- To be done -
Repeat the records exactly. Every line must match.

- Input data -
====
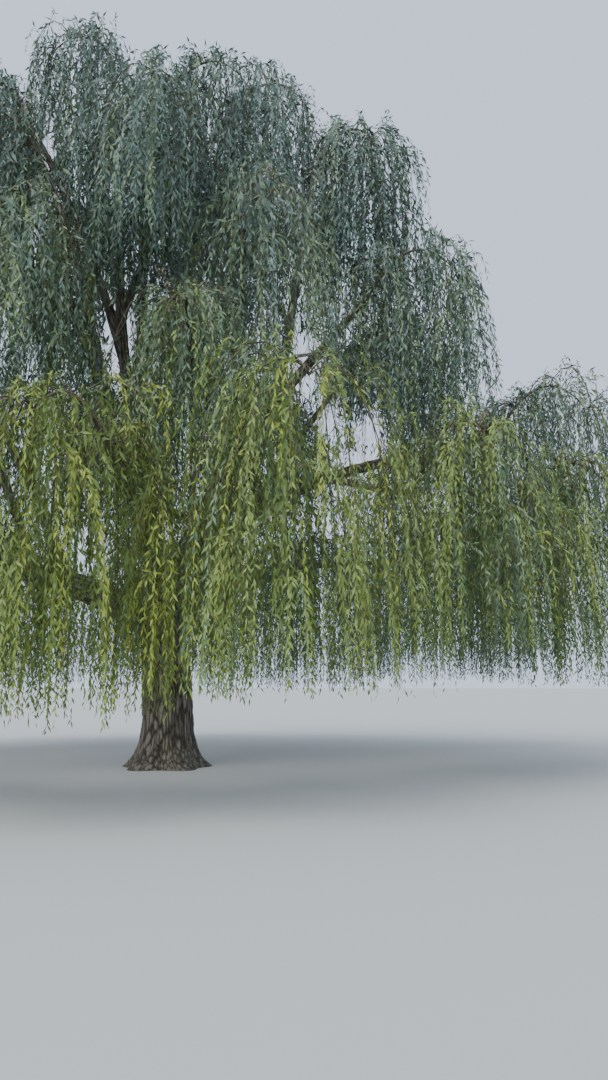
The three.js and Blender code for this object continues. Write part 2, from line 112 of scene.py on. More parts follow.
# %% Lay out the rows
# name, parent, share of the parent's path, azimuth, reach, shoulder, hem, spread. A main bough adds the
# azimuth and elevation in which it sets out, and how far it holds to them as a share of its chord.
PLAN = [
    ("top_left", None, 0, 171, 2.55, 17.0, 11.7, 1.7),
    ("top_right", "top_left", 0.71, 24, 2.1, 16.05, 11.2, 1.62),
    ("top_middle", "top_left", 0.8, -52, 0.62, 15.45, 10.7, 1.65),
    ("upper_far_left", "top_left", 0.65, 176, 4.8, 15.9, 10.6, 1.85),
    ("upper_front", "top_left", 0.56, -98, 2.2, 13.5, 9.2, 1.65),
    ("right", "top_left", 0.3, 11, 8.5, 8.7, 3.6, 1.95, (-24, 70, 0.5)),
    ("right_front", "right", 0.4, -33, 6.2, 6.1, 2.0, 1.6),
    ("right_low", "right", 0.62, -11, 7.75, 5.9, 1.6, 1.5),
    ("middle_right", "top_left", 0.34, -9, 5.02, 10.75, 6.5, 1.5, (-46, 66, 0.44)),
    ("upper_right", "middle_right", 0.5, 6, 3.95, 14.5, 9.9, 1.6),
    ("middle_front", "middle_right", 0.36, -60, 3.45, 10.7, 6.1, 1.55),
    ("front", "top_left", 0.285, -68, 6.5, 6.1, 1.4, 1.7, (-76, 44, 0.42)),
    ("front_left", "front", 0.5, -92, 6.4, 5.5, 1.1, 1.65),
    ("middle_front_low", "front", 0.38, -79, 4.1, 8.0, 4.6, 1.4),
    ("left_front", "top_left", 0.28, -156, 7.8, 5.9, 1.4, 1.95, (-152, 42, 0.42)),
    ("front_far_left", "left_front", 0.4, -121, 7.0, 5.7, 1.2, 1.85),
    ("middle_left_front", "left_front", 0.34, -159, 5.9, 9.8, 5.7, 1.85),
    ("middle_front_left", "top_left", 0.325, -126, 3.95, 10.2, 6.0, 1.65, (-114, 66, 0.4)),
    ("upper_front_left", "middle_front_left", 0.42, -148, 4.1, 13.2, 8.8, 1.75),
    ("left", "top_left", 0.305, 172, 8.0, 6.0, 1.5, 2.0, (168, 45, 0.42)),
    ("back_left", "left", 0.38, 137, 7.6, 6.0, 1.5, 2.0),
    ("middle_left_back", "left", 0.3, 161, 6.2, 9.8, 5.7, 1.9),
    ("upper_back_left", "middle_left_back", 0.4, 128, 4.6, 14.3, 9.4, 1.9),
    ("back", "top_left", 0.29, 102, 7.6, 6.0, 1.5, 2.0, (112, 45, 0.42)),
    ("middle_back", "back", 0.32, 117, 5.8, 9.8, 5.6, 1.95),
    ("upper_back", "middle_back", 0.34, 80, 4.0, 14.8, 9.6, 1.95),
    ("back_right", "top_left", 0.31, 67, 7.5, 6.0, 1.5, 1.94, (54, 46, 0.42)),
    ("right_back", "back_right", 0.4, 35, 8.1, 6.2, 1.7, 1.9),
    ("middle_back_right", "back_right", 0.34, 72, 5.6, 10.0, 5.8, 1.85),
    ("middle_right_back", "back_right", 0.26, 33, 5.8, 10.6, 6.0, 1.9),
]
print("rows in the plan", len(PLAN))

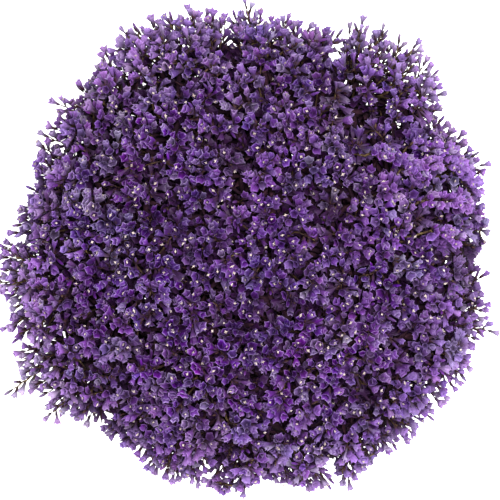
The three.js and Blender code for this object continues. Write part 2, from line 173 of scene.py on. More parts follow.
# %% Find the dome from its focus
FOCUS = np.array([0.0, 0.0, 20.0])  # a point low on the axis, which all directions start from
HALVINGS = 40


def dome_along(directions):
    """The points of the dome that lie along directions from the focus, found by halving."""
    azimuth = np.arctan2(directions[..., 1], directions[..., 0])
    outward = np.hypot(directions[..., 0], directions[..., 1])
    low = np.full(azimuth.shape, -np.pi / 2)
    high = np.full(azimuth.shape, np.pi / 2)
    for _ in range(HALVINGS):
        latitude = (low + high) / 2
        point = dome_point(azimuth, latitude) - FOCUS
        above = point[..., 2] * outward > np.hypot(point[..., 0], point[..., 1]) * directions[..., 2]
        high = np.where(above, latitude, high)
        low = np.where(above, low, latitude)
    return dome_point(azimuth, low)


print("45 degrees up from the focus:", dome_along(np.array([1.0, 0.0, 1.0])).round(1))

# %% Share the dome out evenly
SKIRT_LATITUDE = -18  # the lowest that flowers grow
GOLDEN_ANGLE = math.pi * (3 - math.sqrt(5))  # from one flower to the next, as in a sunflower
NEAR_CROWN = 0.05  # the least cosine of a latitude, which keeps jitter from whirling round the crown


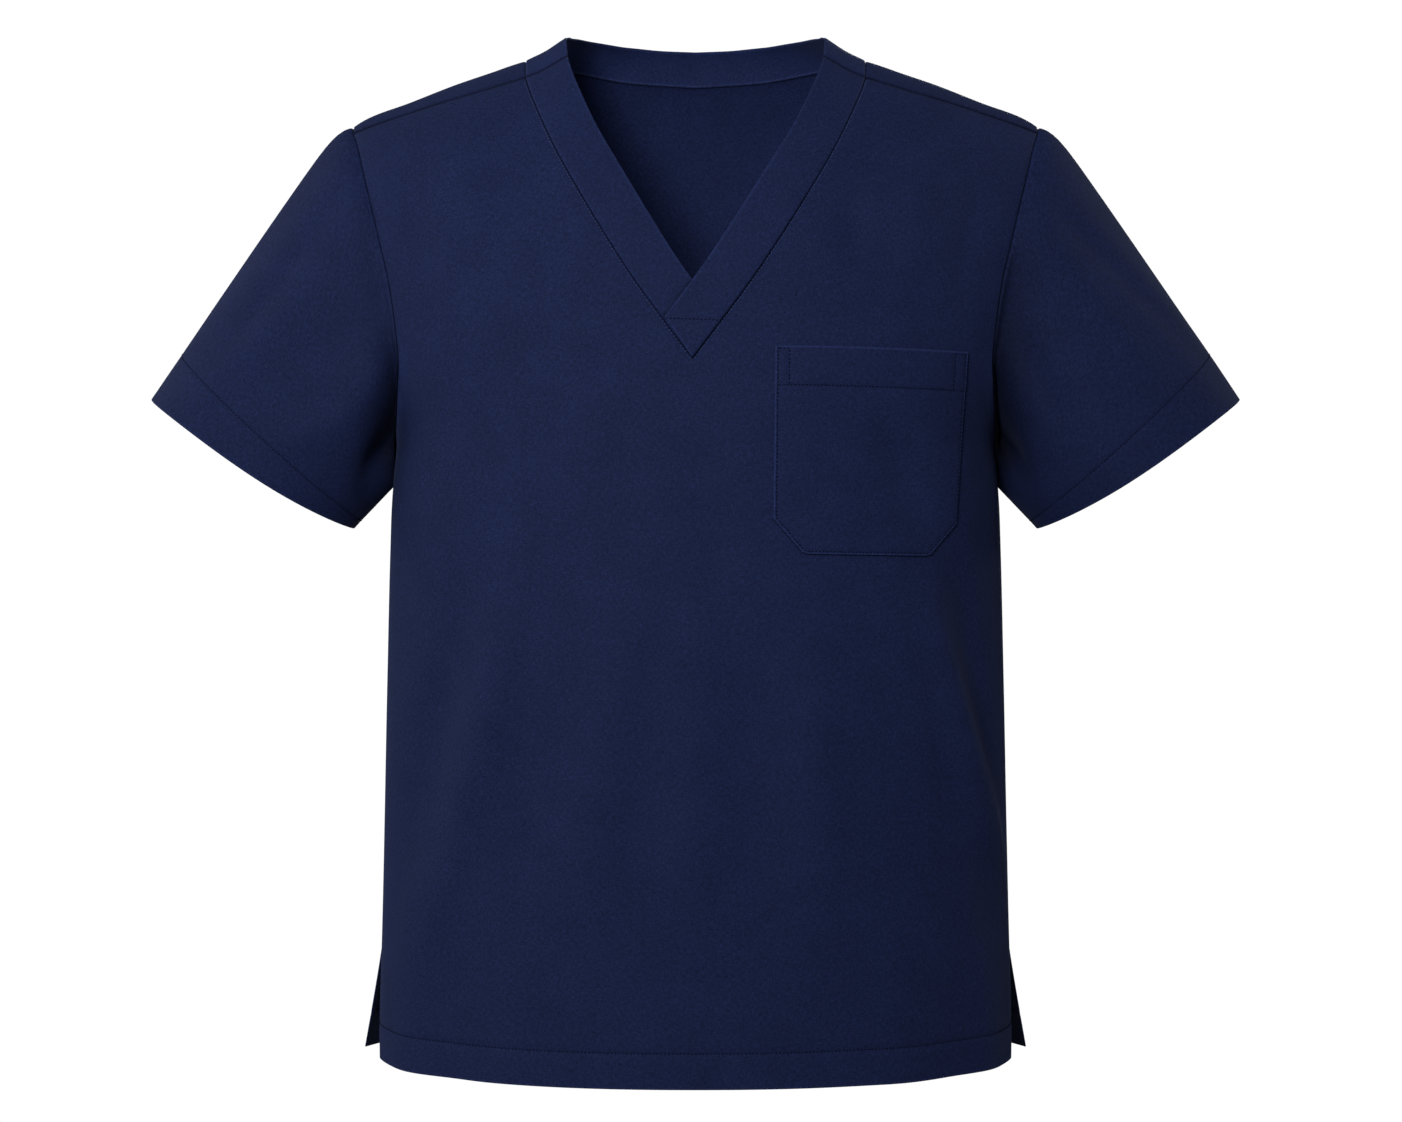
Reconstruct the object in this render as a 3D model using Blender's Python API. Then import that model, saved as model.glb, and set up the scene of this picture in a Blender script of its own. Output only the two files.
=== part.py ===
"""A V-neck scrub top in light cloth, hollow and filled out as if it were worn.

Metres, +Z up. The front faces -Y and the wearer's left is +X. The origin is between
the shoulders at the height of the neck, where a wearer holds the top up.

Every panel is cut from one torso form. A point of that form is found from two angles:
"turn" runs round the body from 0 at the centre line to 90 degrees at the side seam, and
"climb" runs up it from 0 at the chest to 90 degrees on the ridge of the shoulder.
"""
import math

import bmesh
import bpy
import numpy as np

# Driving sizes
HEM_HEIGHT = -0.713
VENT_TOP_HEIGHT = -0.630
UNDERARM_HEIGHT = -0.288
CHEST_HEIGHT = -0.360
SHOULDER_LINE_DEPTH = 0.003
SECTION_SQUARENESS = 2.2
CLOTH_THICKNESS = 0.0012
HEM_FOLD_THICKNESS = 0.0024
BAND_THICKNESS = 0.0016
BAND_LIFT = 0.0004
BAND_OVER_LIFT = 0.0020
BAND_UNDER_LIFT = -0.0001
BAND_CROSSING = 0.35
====
- Task response -
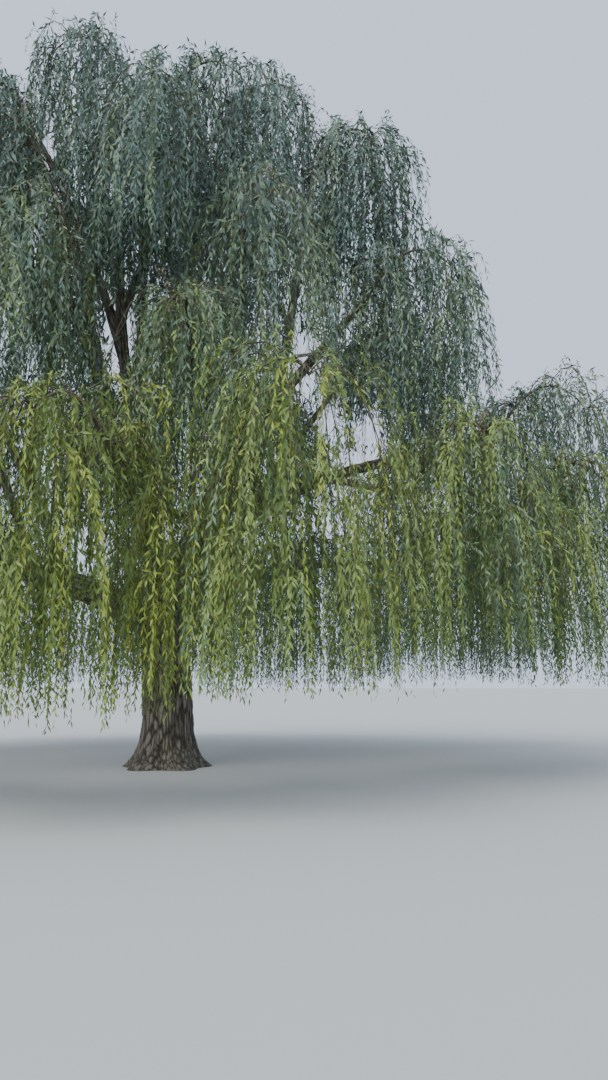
The three.js and Blender code for this object continues. Write part 2, from line 112 of scene.py on. More parts follow.
# %% Lay out the rows
# name, parent, share of the parent's path, azimuth, reach, shoulder, hem, spread. A main bough adds the
# azimuth and elevation in which it sets out, and how far it holds to them as a share of its chord.
PLAN = [
    ("top_left", None, 0, 171, 2.55, 17.0, 11.7, 1.7),
    ("top_right", "top_left", 0.71, 24, 2.1, 16.05, 11.2, 1.62),
    ("top_middle", "top_left", 0.8, -52, 0.62, 15.45, 10.7, 1.65),
    ("upper_far_left", "top_left", 0.65, 176, 4.8, 15.9, 10.6, 1.85),
    ("upper_front", "top_left", 0.56, -98, 2.2, 13.5, 9.2, 1.65),
    ("right", "top_left", 0.3, 11, 8.5, 8.7, 3.6, 1.95, (-24, 70, 0.5)),
    ("right_front", "right", 0.4, -33, 6.2, 6.1, 2.0, 1.6),
    ("right_low", "right", 0.62, -11, 7.75, 5.9, 1.6, 1.5),
    ("middle_right", "top_left", 0.34, -9, 5.02, 10.75, 6.5, 1.5, (-46, 66, 0.44)),
    ("upper_right", "middle_right", 0.5, 6, 3.95, 14.5, 9.9, 1.6),
    ("middle_front", "middle_right", 0.36, -60, 3.45, 10.7, 6.1, 1.55),
    ("front", "top_left", 0.285, -68, 6.5, 6.1, 1.4, 1.7, (-76, 44, 0.42)),
    ("front_left", "front", 0.5, -92, 6.4, 5.5, 1.1, 1.65),
    ("middle_front_low", "front", 0.38, -79, 4.1, 8.0, 4.6, 1.4),
    ("left_front", "top_left", 0.28, -156, 7.8, 5.9, 1.4, 1.95, (-152, 42, 0.42)),
    ("front_far_left", "left_front", 0.4, -121, 7.0, 5.7, 1.2, 1.85),
    ("middle_left_front", "left_front", 0.34, -159, 5.9, 9.8, 5.7, 1.85),
    ("middle_front_left", "top_left", 0.325, -126, 3.95, 10.2, 6.0, 1.65, (-114, 66, 0.4)),
    ("upper_front_left", "middle_front_left", 0.42, -148, 4.1, 13.2, 8.8, 1.75),
    ("left", "top_left", 0.305, 172, 8.0, 6.0, 1.5, 2.0, (168, 45, 0.42)),
    ("back_left", "left", 0.38, 137, 7.6, 6.0, 1.5, 2.0),
    ("middle_left_back", "left", 0.3, 161, 6.2, 9.8, 5.7, 1.9),
    ("upper_back_left", "middle_left_back", 0.4, 128, 4.6, 14.3, 9.4, 1.9),
    ("back", "top_left", 0.29, 102, 7.6, 6.0, 1.5, 2.0, (112, 45, 0.42)),
    ("middle_back", "back", 0.32, 117, 5.8, 9.8, 5.6, 1.95),
    ("upper_back", "middle_back", 0.34, 80, 4.0, 14.8, 9.6, 1.95),
    ("back_right", "top_left", 0.31, 67, 7.5, 6.0, 1.5, 1.94, (54, 46, 0.42)),
    ("right_back", "back_right", 0.4, 35, 8.1, 6.2, 1.7, 1.9),
    ("middle_back_right", "back_right", 0.34, 72, 5.6, 10.0, 5.8, 1.85),
    ("middle_right_back", "back_right", 0.26, 33, 5.8, 10.6, 6.0, 1.9),
]
print("rows in the plan", len(PLAN))

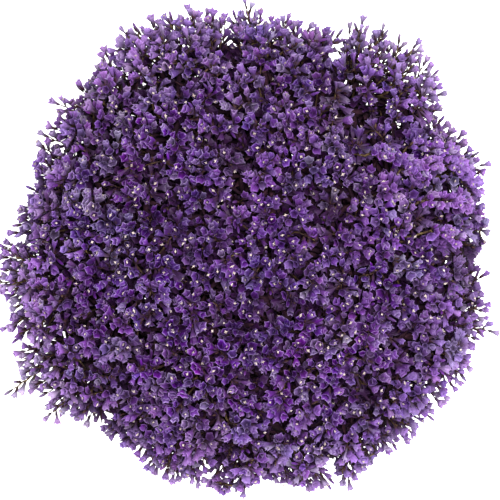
The three.js and Blender code for this object continues. Write part 2, from line 173 of scene.py on. More parts follow.
# %% Find the dome from its focus
FOCUS = np.array([0.0, 0.0, 20.0])  # a point low on the axis, which all directions start from
HALVINGS = 40


def dome_along(directions):
    """The points of the dome that lie along directions from the focus, found by halving."""
    azimuth = np.arctan2(directions[..., 1], directions[..., 0])
    outward = np.hypot(directions[..., 0], directions[..., 1])
    low = np.full(azimuth.shape, -np.pi / 2)
    high = np.full(azimuth.shape, np.pi / 2)
    for _ in range(HALVINGS):
        latitude = (low + high) / 2
        point = dome_point(azimuth, latitude) - FOCUS
        above = point[..., 2] * outward > np.hypot(point[..., 0], point[..., 1]) * directions[..., 2]
        high = np.where(above, latitude, high)
        low = np.where(above, low, latitude)
    return dome_point(azimuth, low)


print("45 degrees up from the focus:", dome_along(np.array([1.0, 0.0, 1.0])).round(1))

# %% Share the dome out evenly
SKIRT_LATITUDE = -18  # the lowest that flowers grow
GOLDEN_ANGLE = math.pi * (3 - math.sqrt(5))  # from one flower to the next, as in a sunflower
NEAR_CROWN = 0.05  # the least cosine of a latitude, which keeps jitter from whirling round the crown


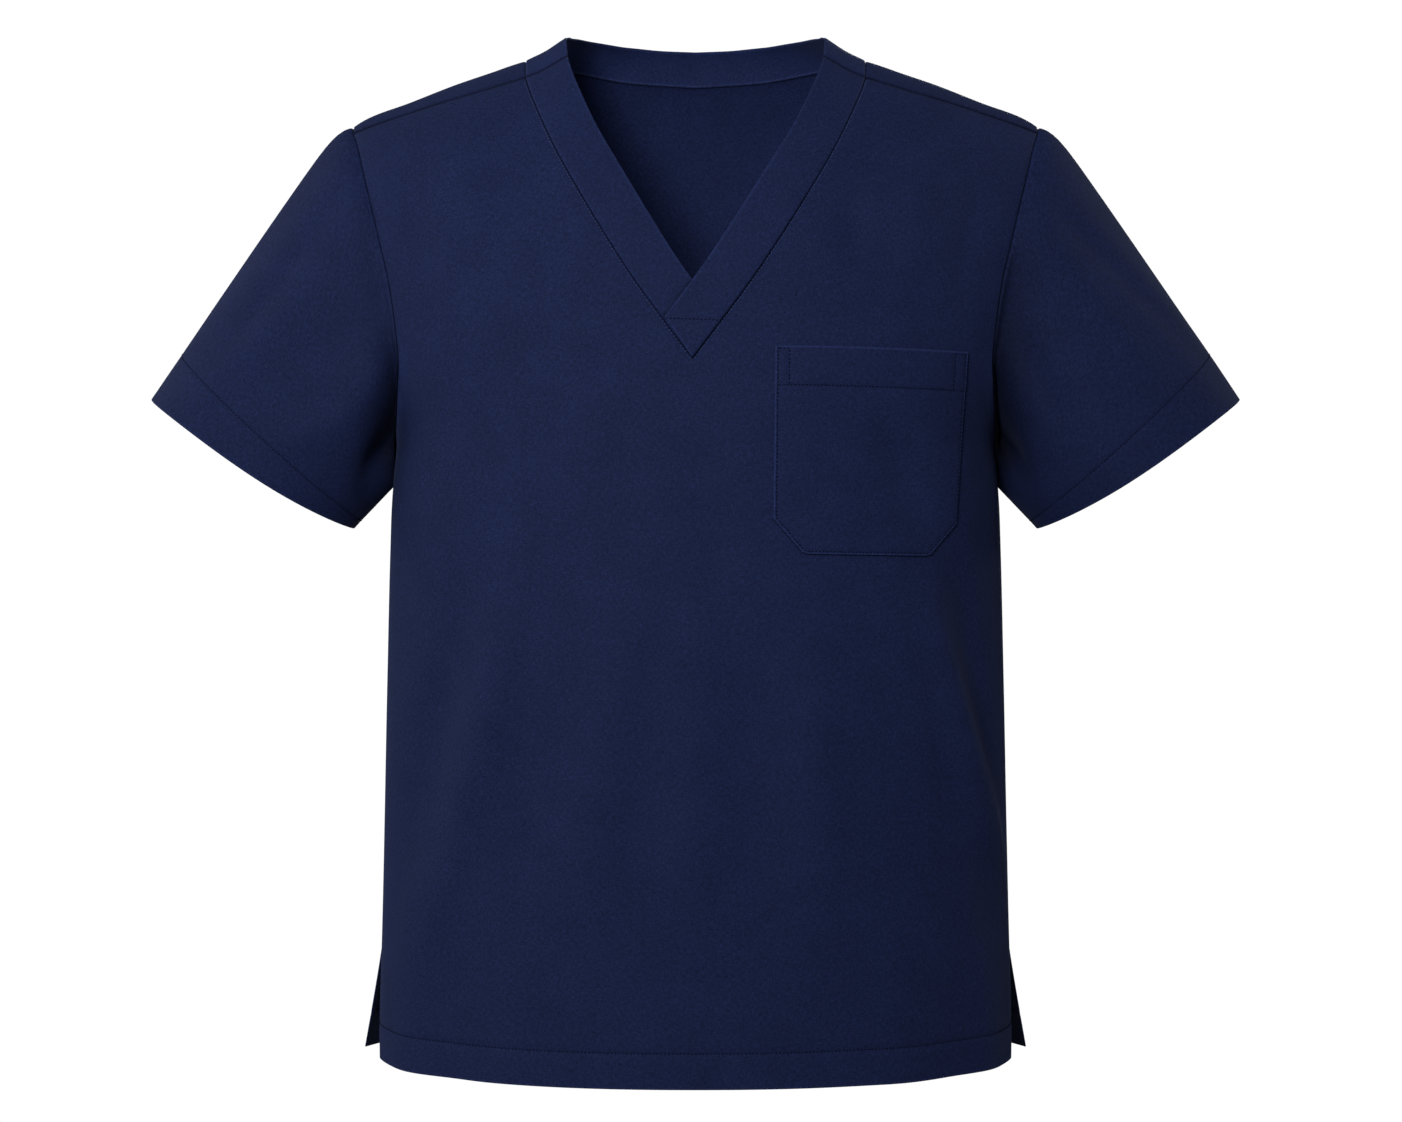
Reconstruct the object in this render as a 3D model using Blender's Python API. Then import that model, saved as model.glb, and set up the scene of this picture in a Blender script of its own. Output only the two files.
=== part.py ===
"""A V-neck scrub top in light cloth, hollow and filled out as if it were worn.

Metres, +Z up. The front faces -Y and the wearer's left is +X. The origin is between
the shoulders at the height of the neck, where a wearer holds the top up.

Every panel is cut from one torso form. A point of that form is found from two angles:
"turn" runs round the body from 0 at the centre line to 90 degrees at the side seam, and
"climb" runs up it from 0 at the chest to 90 degrees on the ridge of the shoulder.
"""
import math

import bmesh
import bpy
import numpy as np

# Driving sizes
HEM_HEIGHT = -0.713
VENT_TOP_HEIGHT = -0.630
UNDERARM_HEIGHT = -0.288
CHEST_HEIGHT = -0.360
SHOULDER_LINE_DEPTH = 0.003
SECTION_SQUARENESS = 2.2
CLOTH_THICKNESS = 0.0012
HEM_FOLD_THICKNESS = 0.0024
BAND_THICKNESS = 0.0016
BAND_LIFT = 0.0004
BAND_OVER_LIFT = 0.0020
BAND_UNDER_LIFT = -0.0001
BAND_CROSSING = 0.35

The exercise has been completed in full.